After a rather difficult and brief exchange, the cleric apologized for the embarrassment and left. Thoroughly deflated by the dramatic turn of events by now, His Highness, too, disappeared from the Government House.
The story is not ended. We shall keep you posted.
Leadership Recruitment Process: The Pastor Adefarasin Example
Debonair Pastor Paul Adefarasin is not one of those Christian leaders who will stay in a corner and lament that democracy is not delivering enough dividends for the populace. To him, everyone, including Christians, is vicariously liable for the quality of leadership the nation gets.
His panacea? It is high time true Christians took interest in politics, right from the street to ward, council, state and national levels, so that “public policies will be determined by the righteous.”
A man of action, charismatic Pastor Paul took a practical step during the Sunday service at his imposing House on the Rock cathedral recently, November 20 precisely. After a stirring sermon which drew a correlation between national prosperity and a leadership that is righteous, he announced to the congregation that the church was on a recruitment drive for all the parties (from APC to PDP to APGA, you name it), directing those interested to the church office to register.
To be sure, the pastor clarified that he remains nonpartisan, as the shepherd of the big Pentecostal family.
With initiatives like this, we can only hope that our political process will be better for it in the foreseeable future.
‘Red Card’ for the Yellow Man
With the electoral wounds he sustained in the recent contest to pick a new gomina of his state still fresh, Chief received a personal shocker few days ago as well. Recall that before that election, he had boasted that his adopted son would win the race, thereby ending the years of insults he has been receiving since his own biological pikin ended disastrously many years ago as gomina of the state whose capital was described by Portuguese explorers as a marvel in the 15th century.
The occasion was the coronation of a new king for the ancient kingdom.
During the reign of the last king, Chief’s relationship with the palace was often rocky. Twice, he was labelled royal “persona non grata” over conduct described as unbecoming of an underling of the great king whose own grandpa stood up to British invaders two centuries ago without batting an eyelid.
On a personal note, Chief’s avuncular build easily creates imperial airs around him. Given his fair skin, many prefer to call him “Yellow Man” behind his back.
This time, Chief’s beef with the palace has to do with his sartorial preference on the day the new king ascended his father’s stool.
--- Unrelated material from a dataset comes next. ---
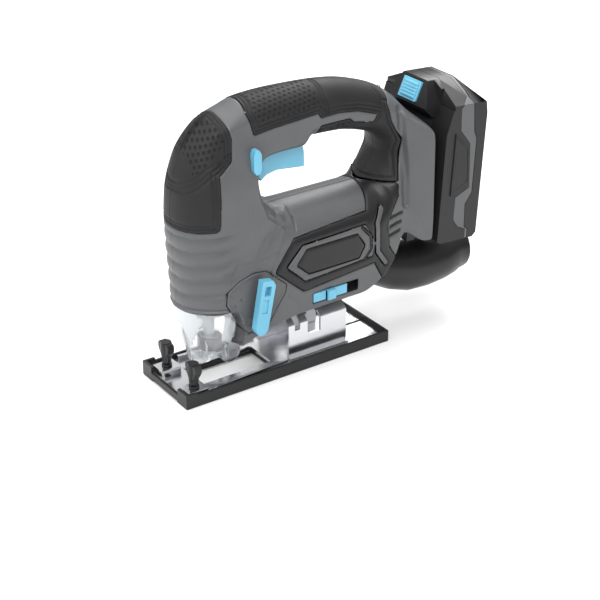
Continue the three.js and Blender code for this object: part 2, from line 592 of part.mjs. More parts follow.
// ---- Base: overshoe, plate, saddle, knobs and bevel screw ------------------------------------
const plateZ = [soleThickness + gap, soleThickness + gap + plateThickness];
const plateTop = plateZ[1];
const shoeHalf = shoeWidth / 2;
const rimWidth = 2;
const plateHalf = shoeHalf - rimWidth - gap;
const slotHalf = bladeSlotWidth / 2;
const slotX = [22, 76];
const cornerX = 2.5;
add('overshoe', cut(join(box([0, shoeLength], [-shoeHalf, shoeHalf], [0, railHeight]),
  box([0, 9], [-shoeHalf, -shoeHalf + 12], [railHeight - 1, railHeight + 2]),
  box([0, 9], [shoeHalf - 12, shoeHalf], [railHeight - 1, railHeight + 2])),
box([cornerX - gap, shoeLength - 1.2], [-plateHalf - gap, plateHalf + gap], [soleThickness, 30]),
box([-1, 4], [-shoeHalf + 12, shoeHalf - 12], [6.2, 30]),
box([-1, 7], [-shoeHalf + 13, shoeHalf - 13], [-1, 1.2]),
box(slotX, [-slotHalf + 2, slotHalf - 2], [-1, 9]),
box([84, 86.5], [-10, 10], [-1, 9])), blackPlastic);

const bridgeX = [knobX - 7.5, knobX + 7.5];
const bridgeTop = plateTop + barSlot[1] + 2;
const bridge = (y) => cut(box(bridgeX, [y - 6, y + 6], [plateTop - 1, bridgeTop]),
  box([knobX + 0.8 - barSlot[0] / 2, knobX + 0.8 + barSlot[0] / 2], [y - 9, y + 9], [plateTop, plateTop + barSlot[1]]),
  rod('z', [knobX, y], 2.4, plateTop, bridgeTop + 1, 16));
const ridge = (side) => slab('z', (side < 0 ? (p) => p : (p) => p.map(([a, b]) => [a, -b]).reverse())(
  [[25, -26], [84, -22.6], [84, -20.2], [25, -23.6]]), plateTop - 1, railHeight - 0.5);
add('base_plate', cut(join(box([cornerX, shoeLength - 1.5], [-plateHalf, plateHalf], plateZ),
  bridge(knobShift - knobY), bridge(knobShift + knobY), ridge(-1), ridge(1)),
box(slotX, [-slotHalf, slotHalf], [0, 9]), box([142, shoeLength], [-1.2, 1.2], [0, 9])), zincSteel);

const saddleInner = saddleRadius - saddleThickness;
const innerHalf = saddleHalf - saddleThickness;
const arc = (r, half, sides = 16) => Array.from({ length: sides + 1 }, (_, i) => {
  const start = Math.acos(half / r);
  const a = start + ((Math.PI - 2 * start) * i) / sides;
  return [r * Math.cos(a), bevelAxisZ + r * Math.sin(a)];
});
const footZ = plateTop + gap;
const footTop = footZ + 1.6;
const footHalf = saddleHalf + 3;
const saddleShape = [[footHalf, footZ], [footHalf, footTop], [saddleHalf, footTop], ...arc(saddleRadius, saddleHalf),
  [-saddleHalf, footTop], [-footHalf, footTop], [-footHalf, footZ], [-innerHalf, footZ],
  ...arc(saddleInner, innerHalf).reverse(), [innerHalf, footZ]];
const screwX = 108;
add('base_saddle', cut(slab('x', saddleShape, ...saddleX),
  box([screwX - 3.5, screwX + 3.5], [-30, 30], [bevelAxisZ + 7, 60]),
  box([screwX - 5.4, screwX + 5.4], [-30, -11], [bevelAxisZ + 7, 34]),
  box([screwX - 5.4, screwX + 5.4], [11, 30], [bevelAxisZ + 7, 34]),
  box([saddleX[0] + 5, saddleX[0] + 9.5], [-22, -12], [bevelAxisZ + 12.5, bevelAxisZ + 22.5])), zincSteel);
const boltTop = 48;
const boltHead = [bevelAxisZ + saddleInner - 6.8, bevelAxisZ + saddleInner - 1.2];
add('bevel_screw', cut(turned('z', [screwX, 0], [[0, boltHead[0]], [5, boltHead[0]], [5, boltHead[1]], [2.8, boltHead[1]],
  [2.8, boltTop], [0, boltTop]], 20),
  slab('z', Array.from({ length: 6 }, (_, i) => [screwX + 2.6 * Math.cos(i * 60 * radians), 2.6 * Math.sin(i * 60 * radians)]),
    boltHead[0] - 1, boltHead[0] + 3)), steel);
add('bevel_nut', cut(box([screwX - 9, screwX + 9], [-halfNut, halfNut], [46.2, 50.5]),
  rod('z', [screwX, 0], 2.8 + gap, 40, 60, 20)), steel);

// A wing knob on its threaded stud, turned about Z.
for (const side of [-1, 1]) {
  const y = side * knobY + knobShift;
  const wing = slab('x', [[-2.4, 17], [2.4, 17], [5, 20.4], [6.3, 23], [6.3, 26.4], [5, 27.6], [-5, 27.6], [-6.3, 26.4],
    [-6.3, 23], [-5, 20.4]].map(([a, b]) => [a + y, b]), knobX - 2.5, knobX + 2.5);
  const neck = turned('z', [knobX, y], [[0, 13.4], [3.2, 13.4], [3.4, 17], [4.2, 21], [4, 27], [3.6, 28.2], [0, 28.2]], 12);
  const stud = rod('z', [knobX, y], 2, plateTop + barSlot[1] - 0.4, 14, 12);
  const collar = rod('z', [knobX, y], 3.6, bridgeTop + gap, bridgeTop + 1.6, 12);
  add(side < 0 ? 'left_knob' : 'right_knob', join(wing, neck, stud, collar), blackPlastic);
}

// ---- Dust pipe -------------------------------------------------------------------------------
// Centre line (x, z) and radius along the pipe; the bore follows at one wall inside.
const pipeStations = [[153, 48, 13.5], [168, 48, 15], [182, 43, 17.6], [198, 38.4, pipeRadius], [214, 37.4, pipeRadius],
  [228, 38.6, pipeRadius], [238, 40.4, pipeRadius - 0.4], [240, 40.8, 17], [pipeEndX, 42.4, 17]];
const pipeWall = 2.2;
function pipeCore(inset, beyond) {
  const last = pipeStations.length - 1;
  const surface = (u, v, target) => {
    const a = Math.PI * 2 * (u % 1);
    const row = Math.round(v * (last + 2)) - 1;
    const [x, z, r] = pipeStations[Math.min(Math.max(row, 0), last)];
    const end = row < 0 || row > last ? 0 : 1;
    const side = Math.min(Math.max(row, 0), last) === 0 ? -beyond : 0;
    const far = Math.min(Math.max(row, 0), last) === last ? beyond : 0;
    target.set(x + side + far, end * (r - inset) * Math.cos(a), z + end * (r - inset) * Math.sin(a));
  };
  return solid(new ParametricGeometry(surface, 22, last + 2));
}
add('dust_pipe', cut(pipeCore(0, 0), pipeCore(pipeWall, 1)), blackPlastic);

// ---- Battery pack ----------------------------------------------------------------------------
const packHalf = packWidth / 2;
const top = packHeight;
// The band's edges are drawn for a pack of the first height and stretch with it.
const stretched = (points) => points.map(([u, w]) => [u, (w * top) / 111]);
const bandFront = stretched([[24.5, 0], [24.5, 7], [17.4, 10], [13, 16], [12.9, 32.5], [24.6, 38.3], [21.8, 70.2], [12.6, 81],
  [11.5, 96.7], [14.6, 99.7], [20.5, 102], [20.5, 111]]);
const bandRear = stretched([[27, 0], [27, 7], [23.8, 9.4], [22.7, 26.2], [28, 34.1], [27.6, 73.6], [25.1, 79], [22.4, 101.3],
  [23.5, 104], [23.5, 111]]);
const packInner = packHalf - 2.2;
const cellPocket = box([7.4, packDepth - 2], [-packInner, packInner], [2.2, top - 16.5]);
const frontOutline = [[0.4, 2], [3, 0], ...bandFront, [11, top], [8, top - 5], [0.4, top - 32]];
const hoodOutline = [[0.4, top - 24], [-6.5, top - 17], [0.2, top], [10.5, top], [10.5, top - 24]];
const buttonOutline = [[-6.9, top - 15.1], [-1.7, top - 1.7], [2.4, top - 3.3], [-2.8, top - 16.7]];
const buttonHalf = 9.5;
const press = [Math.cos(21.5 * radians), -Math.sin(21.5 * radians)];
const buttonSpace = [0, 0.5, 1].map((share) => slab('y', grown(buttonOutline, travelGap), -buttonHalf - travelGap,
  buttonHalf + travelGap).translate([3 * share * press[0], 0, 3 * share * press[1]]));
const rail = box([-7.6, 2], [-railHalf, railHalf], [8, top - 25]);
// Sloping shoulders cut off both upper corners, and the hood narrows towards its top.
const shoulders = [1, -1].map((side) => slab('x', [[12, top], [packHalf + 1, top - 12.5], [packHalf + 1, top + 5],
  [12, top + 5]].map(([a, b]) => [side * a, b]), -10, packDepth + 1));
const hoodSides = [1, -1].map((side) => slab('x', [[12, top + 1], [railHalf + 0.5, top - 15], [60, top - 15],
  [60, top + 5]].map(([a, b]) => [side * a, b]), -10, 6));
add('battery_front_case', cut(join(slab('y', frontOutline, -packHalf, packHalf), rail,
  slab('y', hoodOutline, -railHalf, railHalf)), cellPocket, ...buttonSpace, ...shoulders, ...hoodSides,
...[-8, 0, 8].map((y) => box([-6.4, -2.6], [y - 1.1, y + 1.1], [0, 24]))), blackPlastic, pack);
const bandOutline = grown([...bandFront, ...[...bandRear].reverse()], -gap);
add('battery_band', cut(slab('y', bandOutline, -packHalf, packHalf), cellPocket, ...shoulders), greyPlastic, pack);
const rearOutline = [...bandRear, [33.4, top - 12], [packDepth, top - 20], [packDepth, 3], [packDepth - 3, 0]];
add('battery_rear_case', cut(slab('y', rearOutline, -packHalf, packHalf), cellPocket, ...shoulders), blackPlastic, pack);
const cellCount = Math.floor((top - 19) / (2 * cellRadius + 0.3));
const cellZ = Array.from({ length: cellCount }, (_, i) => cellRadius + 2.5 + (2 * cellRadius + 0.3) * i);
const cells = cellZ.map((z) => rod('y', [18.6, z], cellRadius, -cellLength / 2, cellLength / 2, 16));
const strap = box([16, 21], [cellLength / 2 - 1, cellLength / 2 + 0.3], [cellZ[0] - 4, cellZ[cellCount - 1] + 4]);
add('cell_pack', join(...cells, strap), bluePlastic, pack);
add('release_button', slab('y', buttonOutline, -buttonHalf, buttonHalf), bluePlastic, pack);
const blade = (y) => box([-5.2, -3.8], [y - 0.4, y + 0.4], [-1, 18]);
add('terminal_block', join(box([-7.6, -1], [-14, 14], [-4.6, 6]), ...[-8, 0, 8].map(blade)), blackPlastic, pack);

// ---- The whole tool --------------------------------------------------------------------------
tool.position.x = -pipeEndX / 2;
export default tool;
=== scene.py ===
"""Cordless jigsaw: the tool's visible surfaces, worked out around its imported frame."""
import json
import math
from types import SimpleNamespace

import bpy
import numpy as np
from bpy.props import FloatProperty, FloatVectorProperty, PointerProperty
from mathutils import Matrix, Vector


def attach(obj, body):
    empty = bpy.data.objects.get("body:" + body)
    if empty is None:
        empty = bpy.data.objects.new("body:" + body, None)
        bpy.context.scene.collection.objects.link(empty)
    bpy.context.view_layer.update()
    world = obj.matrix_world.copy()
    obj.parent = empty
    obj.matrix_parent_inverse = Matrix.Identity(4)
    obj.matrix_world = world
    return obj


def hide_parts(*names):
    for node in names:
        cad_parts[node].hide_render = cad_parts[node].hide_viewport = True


bl_info = {
    "name": "Cordless Jigsaw",
    "version": (1, 0, 0),
    "blender": (4, 5, 0),
    "location": "View3D > Sidebar > Jigsaw",
    "description": "Builds the surfaces, finishes and studio of a cordless jigsaw",
    "category": "Add Mesh",
}

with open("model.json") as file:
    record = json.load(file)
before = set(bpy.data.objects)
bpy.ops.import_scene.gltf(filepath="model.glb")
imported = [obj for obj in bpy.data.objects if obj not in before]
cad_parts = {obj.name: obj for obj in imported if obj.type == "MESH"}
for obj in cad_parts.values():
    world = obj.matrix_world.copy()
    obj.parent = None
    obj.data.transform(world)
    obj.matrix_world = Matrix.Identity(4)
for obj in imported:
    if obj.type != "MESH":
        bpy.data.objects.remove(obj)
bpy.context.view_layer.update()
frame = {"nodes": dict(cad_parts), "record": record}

MM = 0.001
ORIGIN_X = 124.0  # the frame's origin lies this far behind the front edge of the shoe, in mm
PACK_LEAN = math.radians(3.2)
PACK_FOOT = (198.2, 69.0)
GAP = 0.3
PACK_HALF = 37.3
PACK_DEPTH = 35.0
LEVER_PIVOT = (54.5, 47.0)
STOP_REACH = 22.0  # of the round stops from the lever's pivot
HOUSING_WALL = 2.2


# ---- Sizes and colours ----------------------------------------------------------------------

def length_property(label, words, default, top):
    """A length, whose default and upper limit are given in mm."""
    return FloatProperty(name=label, description=words, default=default * MM, min=0.0, max=top * MM,
                         precision=5, unit="LENGTH")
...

Before then, not a few tongues had been wagging over his staying aloof while other chiefs were dutifully running up and down to ensure that the occasion was successful.
On the D-Day, Chief typically turned up flamboyantly in eye-popping automobile, obviously to “oppress” most other chiefs who are materially less endowed.
Drama started when Chief attempted to hijack the role of the chief usher at the entrance of the magnificent marquee which received the high and mighty from far and wide, including the second calabash to PMB, a bid fiercely resisted by a coterie of chiefs whose eyes had become glazed due to the sleepless nights they had endured to ensure the occasion’s success.
Unable to have his way there, Chief quietly walked down to the seats reserved for senior natives like him. No sooner had he taken his seat than he fished out a fancy red cap and put it on his head. Such conduct is ordinarily considered unbecoming of any chief before the great king, much less on an extra-ordinary occasion like coronation.
Very soon, word was sent to Chief to quickly “behave”, lest another round of “wahala” was opened for him. Quietly, he obeyed. Perhaps, in quiet protest, he did not wait till the end of the colourful ceremony.